[i2c] [patch 126.96.36.199, version 4] add support for the PCF8575 chip
david-b at pacbell.net
Wed Oct 31 00:25:54 CET 2007
On Tuesday 30 October 2007, Jean Delvare wrote:
> > In terms of the driver I posted ... if that matters, the setup()
> > method can set up the state for each signal. That's essentially
> > how all pcf857x drivers act. (I'm also thinking about adding a
> > field to the platform data with an intitialization value.)
> Except that you can't initialize *each* signal with the PCF847x chips,
> you have to initialize them all at once. I was wondering how the GPIO
> framework deals with this... if it does.
Exactly why the version of this driver I posted to LKML yesterday
includes a software version of the latch! That way when something
gets written, all the other bits can have been initialized to an
"as expected" value, rather than the "all inputs, as from reset"
value the version I posted here was using.
> > > The pcf8574 and pcf8575 drivers have a sysfs interface, and we
> > > can't replace them with something that doesn't offer an equivalent
> > > interface.
> > As I mentioned, that's never been an issue on any of the boards
> > I've worked with. An either/or approach would be fine .. either
> > use the driver exposing in-kernel capability, or don't. (And in
> > that case, one could offer a sysfs interface instead.)
> Well, in the long run, I'd like to avoid having 3 drivers to maintain
> if we can do the same with just one. But I'm fine having 3 drivers for
It seems to be the best way forward for the moment. At least
it'd provide a clear target for eliminating some code.
> > > Another problem is that not everyone uses these chips on embedded
> > > designs. Some users simply connect them to regular PCs (for example
> > > using an I2C-over-parport adapter), so you don't have any platform code
> > > to declare the chips.
> > As you know, i2c_board_info for a chip can be provided by code
> > that runs much later than system boot ("platform code").
> Yes but it doesn't help in this case: each user is different and has its
> own hardware setup and would need its own code. You can't tell users to
> go write their own kernel code.
It surely depends what sort of "user" you're talking about!

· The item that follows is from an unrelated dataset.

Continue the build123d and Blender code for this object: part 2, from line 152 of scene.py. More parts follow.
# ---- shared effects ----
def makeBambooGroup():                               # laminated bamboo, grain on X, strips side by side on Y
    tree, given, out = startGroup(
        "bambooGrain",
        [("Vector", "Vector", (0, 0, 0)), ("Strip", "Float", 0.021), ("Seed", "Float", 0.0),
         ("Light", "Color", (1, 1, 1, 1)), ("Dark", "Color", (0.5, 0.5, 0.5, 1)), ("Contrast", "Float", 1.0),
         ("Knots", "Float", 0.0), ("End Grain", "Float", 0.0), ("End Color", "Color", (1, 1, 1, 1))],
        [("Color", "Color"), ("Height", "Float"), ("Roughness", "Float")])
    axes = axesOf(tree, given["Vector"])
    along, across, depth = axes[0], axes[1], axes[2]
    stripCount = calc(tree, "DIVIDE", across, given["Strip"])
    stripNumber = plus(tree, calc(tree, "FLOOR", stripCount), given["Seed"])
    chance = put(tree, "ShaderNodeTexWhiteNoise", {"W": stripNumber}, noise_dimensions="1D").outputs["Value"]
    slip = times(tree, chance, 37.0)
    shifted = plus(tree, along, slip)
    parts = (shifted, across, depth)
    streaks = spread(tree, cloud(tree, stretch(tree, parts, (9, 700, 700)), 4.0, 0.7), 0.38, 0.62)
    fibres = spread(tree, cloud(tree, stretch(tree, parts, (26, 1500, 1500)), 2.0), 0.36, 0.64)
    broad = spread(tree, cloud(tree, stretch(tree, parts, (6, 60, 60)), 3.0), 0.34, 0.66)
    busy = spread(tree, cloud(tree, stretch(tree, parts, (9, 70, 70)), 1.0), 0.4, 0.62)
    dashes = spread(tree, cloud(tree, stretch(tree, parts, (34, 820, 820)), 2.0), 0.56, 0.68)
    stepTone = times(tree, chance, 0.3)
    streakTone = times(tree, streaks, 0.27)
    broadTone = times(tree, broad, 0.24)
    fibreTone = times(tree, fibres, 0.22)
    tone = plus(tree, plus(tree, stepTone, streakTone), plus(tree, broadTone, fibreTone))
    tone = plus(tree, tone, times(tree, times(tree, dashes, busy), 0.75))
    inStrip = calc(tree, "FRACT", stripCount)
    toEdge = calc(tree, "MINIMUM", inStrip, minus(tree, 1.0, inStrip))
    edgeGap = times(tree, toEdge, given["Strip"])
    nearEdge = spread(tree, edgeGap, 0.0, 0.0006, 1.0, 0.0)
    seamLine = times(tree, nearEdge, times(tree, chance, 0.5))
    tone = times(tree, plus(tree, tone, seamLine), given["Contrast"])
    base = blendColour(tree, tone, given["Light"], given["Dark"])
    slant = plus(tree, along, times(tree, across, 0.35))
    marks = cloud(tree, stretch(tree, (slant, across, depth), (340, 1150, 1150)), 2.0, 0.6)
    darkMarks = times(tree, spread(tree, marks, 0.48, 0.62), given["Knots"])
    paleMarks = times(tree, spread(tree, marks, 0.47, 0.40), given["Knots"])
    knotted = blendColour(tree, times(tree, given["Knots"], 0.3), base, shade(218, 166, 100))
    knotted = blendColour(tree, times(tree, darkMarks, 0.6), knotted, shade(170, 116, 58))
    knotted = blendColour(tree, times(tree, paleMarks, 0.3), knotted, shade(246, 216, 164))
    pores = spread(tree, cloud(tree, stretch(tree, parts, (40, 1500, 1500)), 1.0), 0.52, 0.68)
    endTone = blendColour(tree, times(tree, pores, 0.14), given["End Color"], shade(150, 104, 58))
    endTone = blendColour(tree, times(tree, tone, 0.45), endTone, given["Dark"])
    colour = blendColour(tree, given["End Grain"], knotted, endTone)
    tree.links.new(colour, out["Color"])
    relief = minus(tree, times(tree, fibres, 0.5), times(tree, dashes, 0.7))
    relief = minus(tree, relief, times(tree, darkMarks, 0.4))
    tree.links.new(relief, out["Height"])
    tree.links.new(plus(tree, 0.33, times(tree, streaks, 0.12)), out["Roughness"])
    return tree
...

Plus, when the plug-in assembly is a complex of components, the
driver for that assembly is going to need to know how to configure
more than just this particular chip.
I suspect that in some simple cases there's no reason a configfs
based thing couldn't be written to take userspace instructions about
how to do various things. Folk using embedded products won't care
much about it, but people doing one-off prototypes (maybe from a PC)

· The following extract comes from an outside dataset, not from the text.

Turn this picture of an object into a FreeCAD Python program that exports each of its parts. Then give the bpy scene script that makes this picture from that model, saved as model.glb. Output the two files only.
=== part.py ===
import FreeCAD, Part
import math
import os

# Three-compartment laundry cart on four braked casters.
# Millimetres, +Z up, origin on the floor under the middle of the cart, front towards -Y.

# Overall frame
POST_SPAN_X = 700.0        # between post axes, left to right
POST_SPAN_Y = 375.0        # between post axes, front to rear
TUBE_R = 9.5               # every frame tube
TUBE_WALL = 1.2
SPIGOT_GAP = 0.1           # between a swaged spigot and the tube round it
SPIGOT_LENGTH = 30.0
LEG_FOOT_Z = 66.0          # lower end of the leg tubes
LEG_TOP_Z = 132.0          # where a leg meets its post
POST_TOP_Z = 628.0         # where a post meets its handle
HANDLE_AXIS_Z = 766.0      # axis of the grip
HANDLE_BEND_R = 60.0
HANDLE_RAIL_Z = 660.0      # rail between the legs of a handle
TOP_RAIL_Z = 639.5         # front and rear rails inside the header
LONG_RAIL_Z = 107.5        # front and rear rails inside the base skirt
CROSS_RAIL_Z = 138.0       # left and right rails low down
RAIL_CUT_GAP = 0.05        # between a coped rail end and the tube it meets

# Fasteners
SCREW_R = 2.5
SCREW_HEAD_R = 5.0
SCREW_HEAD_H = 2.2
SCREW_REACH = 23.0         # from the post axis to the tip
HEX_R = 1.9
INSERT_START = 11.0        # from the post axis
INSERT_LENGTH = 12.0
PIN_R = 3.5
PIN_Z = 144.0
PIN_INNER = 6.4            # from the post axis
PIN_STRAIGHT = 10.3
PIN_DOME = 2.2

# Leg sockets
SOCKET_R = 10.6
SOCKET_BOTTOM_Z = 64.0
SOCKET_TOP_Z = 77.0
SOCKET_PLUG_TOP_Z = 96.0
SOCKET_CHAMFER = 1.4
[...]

would be able to use it just fine.
> > > Thus, if the replacement driver is a new-style
> > > driver, we'll need a way to declare I2C devices from user-space. I have
> > > an idea how this would be done, but I couldn't find the time to
> > > implement it yet.
> > That may be true, but user-space chip declaration is a separate
> > issue from whether the driver is a new-style one or not.
> In the current state, it is not a separate issue, because you can
> instantiate a device at an arbitrary address from user-space with
> legacy drivers (using module parameters) while you can't instantiate a
> device at an arbitrary address from user-space with new-style drivers.

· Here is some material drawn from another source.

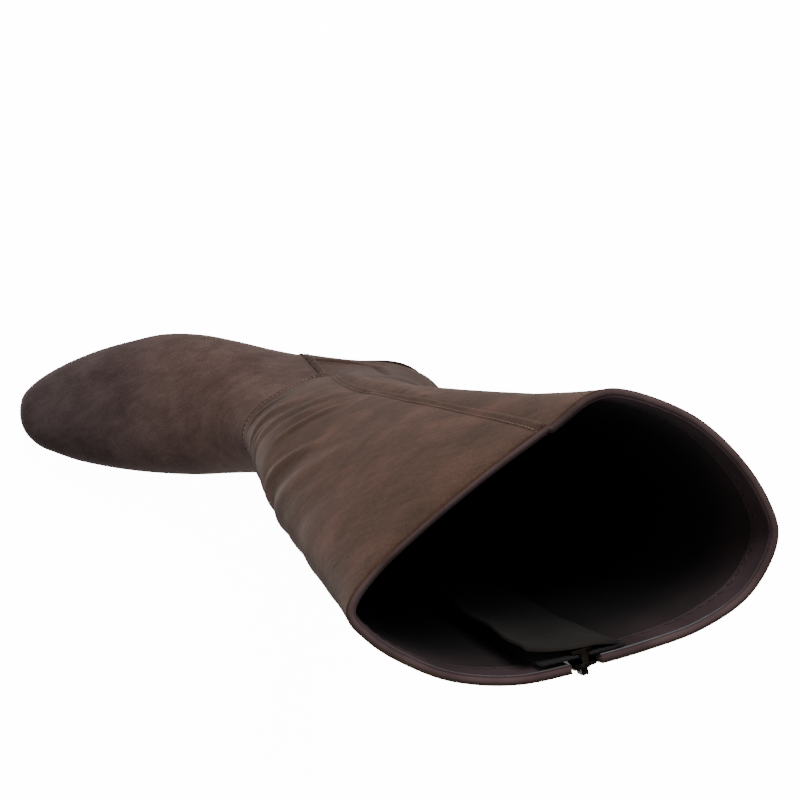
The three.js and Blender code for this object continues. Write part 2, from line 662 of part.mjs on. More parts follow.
// A plate of the slider: wide shoulders at the top, narrower at its foot.
function sliderPlate(low) {
  const half = SLIDER_WIDTH / 2;
  const end = SLIDER_LENGTH / 2;
  const shape = new THREE.Shape();
  shape.moveTo(-half * 0.72, -end);
  shape.lineTo(half * 0.72, -end);
  shape.lineTo(half * 0.8, -end * 0.2);
  shape.lineTo(half, end * 0.35);
  shape.absarc(half * 0.45, end - half * 0.55, half * 0.55, 0.15, Math.PI / 2, false);
  shape.absarc(-half * 0.45, end - half * 0.55, half * 0.55, Math.PI / 2, Math.PI - 0.15, false);
  shape.lineTo(-half, end * 0.35);
  shape.lineTo(-half * 0.8, -end * 0.2);
  const options = { depth: SLIDER_PLATE, bevelEnabled: false, curveSegments: 4 };
  return new THREE.ExtrudeGeometry(shape, options).translate(0, 0, low);
}

const PLATE_OUT = CHAIN_THICKNESS + GAP; // underside of the outer plate above the lining
const PLATE_IN = -TAPE_GAP - TAPE_THICKNESS - GAP - SLIDER_PLATE;
const BRIDGE_HOLE = 2;
const BRIDGE_WIDTH = 2.2;
const BRIDGE_WALL = 1;
const PIVOT_OUT = PLATE_OUT + SLIDER_PLATE + BRIDGE_HOLE / 2;
const PIVOT_UP = 1;

function makeSlider() {
  const outer = solid(sliderPlate(PLATE_OUT));
  const inner = solid(sliderPlate(PLATE_IN));
  const postDepth = PLATE_OUT - PLATE_IN;
  const post = solid(boxAt(2.2, 2.6, postDepth, 0, SLIDER_LENGTH / 2 - 1.5, (PLATE_OUT + PLATE_IN + SLIDER_PLATE) / 2));
  const bridgeLength = BRIDGE_HOLE + 2 * BRIDGE_WALL;
  const bridgeDepth = BRIDGE_HOLE + BRIDGE_WALL + SLIDER_PLATE / 2;
  const base = PLATE_OUT + SLIDER_PLATE / 2;
  const bridge = solid(boxAt(BRIDGE_WIDTH, bridgeLength, bridgeDepth, 0, PIVOT_UP, base + bridgeDepth / 2));
  const hole = solid(boxAt(BRIDGE_WIDTH * 2, BRIDGE_HOLE, BRIDGE_HOLE, 0, PIVOT_UP, PIVOT_OUT));
  return outer.add(inner).add(post).add(bridge.subtract(hole));
}

// The pull tab hangs from the bridge: a round bar through its hole, two arms and a plate with a rounded foot.
function makePull() {
  const bar = 1.2;
  const window = BRIDGE_WIDTH + 0.9;
  const windowLength = BRIDGE_HOLE / 2 + BRIDGE_WALL + 2;
  const half = PULL_WIDTH / 2;
  const shape = new THREE.Shape();
  shape.moveTo(-half, 0);
  shape.lineTo(-half, -PULL_LENGTH + half);
  shape.absarc(0, -PULL_LENGTH + half, half, Math.PI, 2 * Math.PI, false);
  shape.lineTo(half, 0);
  shape.lineTo(window / 2, 0);
  shape.lineTo(window / 2, -windowLength);
  shape.lineTo(-window / 2, -windowLength);
  shape.lineTo(-window / 2, 0);
  const options = { depth: bar, bevelEnabled: false, curveSegments: 10 };
  const arms = new THREE.ExtrudeGeometry(shape, options).translate(0, PIVOT_UP, PIVOT_OUT - bar / 2);
  const round = new THREE.CylinderGeometry(bar / 2, bar / 2, PULL_WIDTH, 16).rotateZ(Math.PI / 2);
  round.translate(0, PIVOT_UP, PIVOT_OUT);
  const thick = boxAt(PULL_WIDTH - 1, PULL_LENGTH * 0.55, PULL_THICKNESS * 1.5, 0, 0, 0);
  thick.translate(0, PIVOT_UP - PULL_LENGTH * 0.66, PIVOT_OUT + 0.15);
  return solid(arms).add(solid(round)).add(solid(thick));
}

function makeBottomStop() {
  return strip({
    from: zipPlace(SLOT_FOOT + 0.8),
    to: zipPlace(SLOT_FOOT + 3.3),
    front: CHAIN_WIDTH / 2 + 0.6,
    back: CHAIN_WIDTH / 2 + 0.6,
    outer: (place) => lining(place) + CHAIN_THICKNESS + 0.5,
    inner: (place) => lining(place),
    across: 2,
  });
}

function makeVamp() {
  const end = FOOT_SECTIONS.length + 9;
  return skin(() => 0, 0, end)
    .subtract(skin(() => -WALL, 1, end, 5, INNER_STEPS))
    .intersect(vampSide(GAP))
    .subtract(featherSlab(-TRIM * 3, GAP / 2));
}

// The leg and the quarter in one, lapping over the vamp: its front panel laps over the back one.
function makeLeg() {
  const start = FOOT_SECTIONS.length + 2;
  const inside = LEG_STEP - WALL;
  const fore = (turn) => turn > SEAM_TURN || turn < PANEL_TURN;
  const body = skin((turn) => LEG_STEP + (fore(turn) ? PANEL_STEP : 0), start, LAST_ROW);
  const far = FOOT_LENGTH;
  const facingFoot = ANKLE_RISE + LEG_HEIGHT - FACING_DEPTH;
  const under = sidePrism([
    [-far, -far],
    [far, -far],
    [far, facingFoot],
    [-far, facingFoot],
  ]);
  const hollow = skin(() => inside, start - 1, LAST_ROW, 5, INNER_STEPS);
  const mouth = skin(() => inside - FACING, start - 1, LAST_ROW, 5, INNER_STEPS);
  return body
    .subtract(hollow.intersect(under))
    .subtract(mouth)
    .subtract(vampSide(0))
    .subtract(featherSlab(-TRIM * 3, GAP / 2))
    .subtract(makeSlot());
}

// A mesh for the scene from a solid.
function mesh(name, made, color, roughness, metalness = 0) {
  const { vertProperties, triVerts, numProp } = made.getMesh();
  const position = new Float32Array((vertProperties.length / numProp) * 3);
  for (let n = 0; n < position.length / 3; n++)
    position.set(vertProperties.subarray(n * numProp, n * numProp + 3), n * 3);
  const geometry = new THREE.BufferGeometry();
  geometry.setAttribute("position", new THREE.BufferAttribute(position, 3));
  geometry.setIndex(new THREE.BufferAttribute(new Uint32Array(triVerts), 1));
  const material = new THREE.MeshStandardMaterial({ color, roughness, metalness });
  const one = new THREE.Mesh(geometry, material);
  one.name = name;
  return one;
}

const SUEDE = 0x4f3b35;
const LINING = 0x241a1a;
const METAL = 0x2b2826;

const boot = new THREE.Group();
boot.add(mesh("outsole", makeOutsole(), 0x1c1817, 0.6));
boot.add(mesh("heel_block", makeHeelBlock(), SUEDE, 0.95));
boot.add(mesh("heel_top_piece", makeTopPiece(), 0x161414, 0.7));
boot.add(mesh("insole", makeInsole(), LINING, 0.8));
boot.add(mesh("vamp", makeVamp(), SUEDE, 0.95));
boot.add(mesh("leg", makeLeg(), SUEDE, 0.95));
boot.add(mesh("zip_tape", makeTape(), 0x1a1718, 0.9));
boot.add(mesh("zip_chain", makeChain(), 0x1d1a1a, 0.6));
boot.add(mesh("zip_bottom_stop", makeBottomStop(), METAL, 0.35, 1));
boot.add(mesh("zip_guard", makeGuard(), 0x2a2726, 0.7));

// The slider and its tab stand in the slider's frame at the head of the zip.
const slider = mesh("zip_slider", makeSlider(), METAL, 0.35, 1);
const pull = mesh("zip_pull_tab", makePull(), METAL, 0.35, 1);
const head = new THREE.Group();
head.applyMatrix4(sliderFrame());
head.add(slider, pull);
boot.add(head);

export default boot;
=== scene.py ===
"""The right boot of a pair: knee high, dark brown suede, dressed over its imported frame."""

import logging
import math
from collections.abc import Callable
from dataclasses import dataclass, field
from enum import Enum
from functools import cached_property

import bmesh
import bpy
import numpy as np
from mathutils import Matrix, Vector


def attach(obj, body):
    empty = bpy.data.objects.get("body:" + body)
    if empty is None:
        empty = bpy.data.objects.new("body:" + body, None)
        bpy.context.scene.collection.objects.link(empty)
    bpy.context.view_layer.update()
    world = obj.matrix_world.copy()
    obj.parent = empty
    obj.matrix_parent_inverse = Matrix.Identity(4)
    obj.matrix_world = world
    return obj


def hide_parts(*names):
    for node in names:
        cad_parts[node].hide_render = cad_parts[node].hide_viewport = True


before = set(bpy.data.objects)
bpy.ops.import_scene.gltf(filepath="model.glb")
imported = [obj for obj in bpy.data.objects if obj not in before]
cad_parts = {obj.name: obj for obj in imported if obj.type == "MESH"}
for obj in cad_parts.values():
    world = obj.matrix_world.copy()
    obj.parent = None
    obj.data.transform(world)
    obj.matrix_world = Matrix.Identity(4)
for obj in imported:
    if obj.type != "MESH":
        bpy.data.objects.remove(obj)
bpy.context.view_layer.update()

LOG = logging.getLogger("boot")
Socket = bpy.types.NodeSocket
MM = 0.001
# Corners this near each other, in metres, become one.
WELD = 0.00002
RADIANS_ROUND = 6.283

# The last's sizes in millimetres, the same as the part's own.
FOOT_LENGTH = 260.0
HEEL_OVERHANG = 38.5
BALL_WIDTH = 88.0
HEEL_WIDTH = 66.0
SEAT_HEIGHT = 50.0
INSTEP_HEIGHT = 96.0
LEG_HEIGHT = 228.0
ANKLE_DEPTH = 102.0
ANKLE_WIDTH = 68.0
ANKLE_MIDDLE = 24.0
ANKLE_RISE = 200.0
COLLAR_DEPTH = 124.0
COLLAR_WIDTH = 82.0
COLLAR_SETBACK = 15.5
COLLAR_OUTSET = 7.0
TRIM = 13.0
SOLE_THICKNESS = 4.5
TOE_SPRING = 9.0
SEAT_FALL = 2.5
SEAT_FRONT = 20.0
TREAD_BACK = 118.0
TREAD_FRONT = 160.0
# The outer seam's turn along the sections: it swings forward over the ankle to the vamp's corner.
SEAM_PLACES = (15.2, 15.7, 16.4, 17.2, 18.2, 19.5, 20.6)
SEAM_TURNS = (301.0, 296.0, 291.5, 288.0, 284.0, 281.0, 280.0)

# Sections of the foot from the toe back: along, top, trim, inner, outer, crest, belly, crown, keel.
FOOT_SECTIONS = (
    (0.9985, 0.055, 0.25, 0.05, 0.035, 0.025, 0.5, 2, 2),
    (0.994, 0.105, 0.6, 0.12, 0.078, 0.025, 0.5, 2.1, 2.4),
    (0.98, 0.18, 1, 0.195, 0.135, 0.02, 0.5, 2.2, 2.8),
    (0.952, 0.252, 1, 0.27, 0.208, 0.018, 0.54, 2.3, 3),
    (0.913, 0.318, 1, 0.322, 0.282, 0.018, 0.57, 2.3, 3),
    (0.863, 0.384, 1, 0.376, 0.355, 0.022, 0.6, 2.25, 3),
    (0.802, 0.455, 1, 0.416, 0.424, 0.03, 0.62, 2.2, 3),
    (0.733, 0.548, 1, 0.446, 0.481, 0.038, 0.65, 2.1, 3),
    (0.656, 0.662, 1, 0.464, 0.53, 0.045, 0.68, 2, 3),
)
# Sections that turn about the front of the ankle: front along and rise, back along and rise, then as above.
TURN_SECTIONS = (
    (0.586, 0.34, 0.56, -0.545, 0.46, 0.53, 0.045, 0.7, 1.95, 3),
    (0.535, 0.505, 0.46, -0.43, 0.425, 0.49, 0.04, 0.68, 1.95, 3),
    (0.499, 0.66, 0.36, -0.29, 0.39, 0.442, 0.034, 0.64, 1.95, 3),
    (0.476, 0.79, 0.255, -0.175, 0.373, 0.405, 0.028, 0.61, 1.95, 2.9),
    (0.461, 0.9, 0.155, -0.15, 0.365, 0.38, 0.022, 0.59, 1.95, 2.8),
    (0.452, 0.99, 0.075, -0.13, 0.362, 0.366, 0.02, 0.58, 1.95, 2.7),
    (0.446, 1.07, 0.022, -0.06, 0.362, 0.358, 0.02, 0.58, 1.95, 2.6),
    (0.442, 1.14, 0.003, 0.11, 0.364, 0.354, 0.022, 0.57, 1.95, 2.5),
    (0.439, 1.21, 0, 0.32, 0.366, 0.354, 0.026, 0.56, 2, 2.35),
    (0.437, 1.28, 0.014, 0.57, 0.37, 0.356, 0.03, 0.55, 2, 2.2),
    (0.435, 1.36, 0.034, 0.82, 0.376, 0.36, 0.038, 0.53, 2, 2.1),
    (0.432, 1.46, 0.042, 1.09, 0.38, 0.363, 0.046, 0.52, 2, 2.05),
    (0.4265, 1.6, 0.037, 1.39, 0.383, 0.367, 0.058, 0.51, 2, 2),
)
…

It's a separate issue in the sense that such capabilities are not
part of the standard Linux driver model.
To the extent that you're focussing on transitioning legacy I2C
models into the future, it's an issue ... but I'd still call it a
separate issue from having a smoothly functioning driver framework.
Both in the technical sense (it can/should be layered over core
driver infrastructure) and in the sense of a user model (it'd be
more or less specific to I2C, and maybe even to specific devices).
> > And in fact it's a complete non-issue when the chip is being used
> > to control behavior of kernel drivers ... user-space declaration
> > in those cases at best a non-goal.
> Agreed - but that's not what I was meaning to discuss here.
Good enough. So long as there's a straightforward interface
for kernel code to twiddle bits -- I think the GPIO interfaces
are the best fit for that -- I'll be happy, and won't object
to optional mechanisms for userspace.